LEA : Comment définissez-vous Coopaname, une entreprise, une entreprise alternative, une scop, une plateforme ?

Vincent Kadi : Coopaname est une scop créée en 2004. Société de personnes et non de capitaux, elle pratique la démocratie économique, selon le principe une personne, une voix. Elle est régie par des règles de solidarité, de répartition équitable des résultats et de responsabilité envers la communauté.

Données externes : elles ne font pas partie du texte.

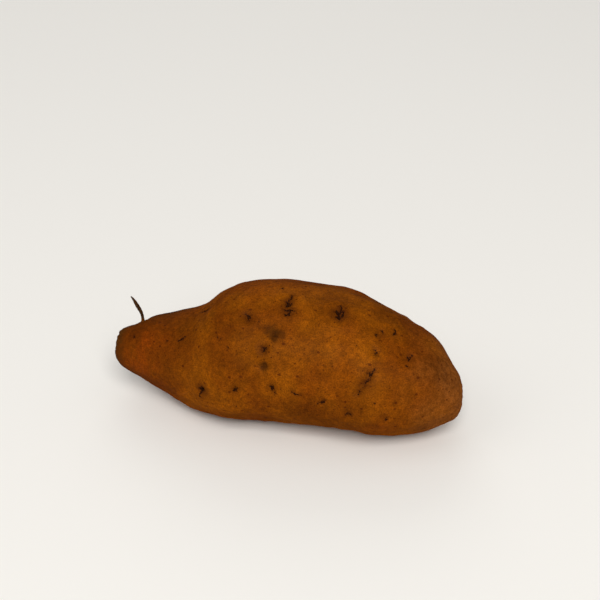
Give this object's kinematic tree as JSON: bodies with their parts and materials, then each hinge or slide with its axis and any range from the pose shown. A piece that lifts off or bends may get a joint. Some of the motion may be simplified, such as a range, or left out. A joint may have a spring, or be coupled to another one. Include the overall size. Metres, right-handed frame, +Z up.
{
  "type": "sweet potato",
  "caption": "Whole raw sweet potato lying on its side, with a blunt neck, a fat body, shallow eyes and a few short rootlets.",
  "frame": {"origin": "middle of the footprint of the whole tuber, on the surface that it lies on", "axes": "+X along the tuber from its blunt neck to its root end, +Y to the back, +Z up"},
  "size_m": [0.181, 0.079, 0.07],
  "materials": {
    "skin": "satin, orange-brown skin with dark eyes"
  },
  "bodies": {
    "root": {"tuber": "skin"}
  },
  "joints": []
}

Les adhérents ont fait le choix, plutôt que de créer leur entreprise, de créer leur activité économique au sein d’une entreprise partagée, dont ils se salarient en CDI et qu’ils gèrent ensemble de façon démocratique. Notre coopérative est un outil de travail en partage : nous partageons les résultats, comme les risques.

Il y a un enjeu économique, bien entendu, mais aussi une ambition politique forte. Si les « coopanamiens » cherchent à réunir les conditions pour bien faire leur travail et en vivre dignement, la coopérative s’attache à créer des mécanismes de protection et de solidarité. L’enjeu est aussi de promouvoir la citoyenneté politique - pourquoi la démocratie s’arrête-t-elle aux portes des entreprises ? - mais aussi, dans un contexte d’ubérisation de l’économie, de montrer qu’il est possible et souhaitable de faire de l’économie autrement, de souligner les effets pernicieux des plateformes du type Uber ou encore Airbnb.

Coopaname réunit donc près de 850 professionnels de tous métiers qui mettent en commun des ressources pour se doter de mécanismes de protection et de solidarité.  La structure permet à chacun d’accéder à des espaces de travail, à des agréments, habilitations ou assurances spécifiques pour lancer une activité. La protection se traduit aujourd’hui par des mécanismes qui permettent, par exemple, d’avancer de la trésorerie ou des capacités d’investissement. Elle donne aussi accès à un pôle de ressources de compétences. Les attentes des professionnels de la coopérative : réunir les conditions pour bien faire leur travail.

Tandis que d’autres acteurs centrent leur projet sur les prestations, Coopaname affirme un projet politique d’émancipation.

Coopaname est une entreprise partagée parce que son organisation est démocratique et que tout le monde peut participer à cette vie démocratique. Ainsi, il existe  à l’intérieur de la coopérative de nombreuses activités individuelles, mais aussi des d’activités collectives avec des collectifs de métiers, etc.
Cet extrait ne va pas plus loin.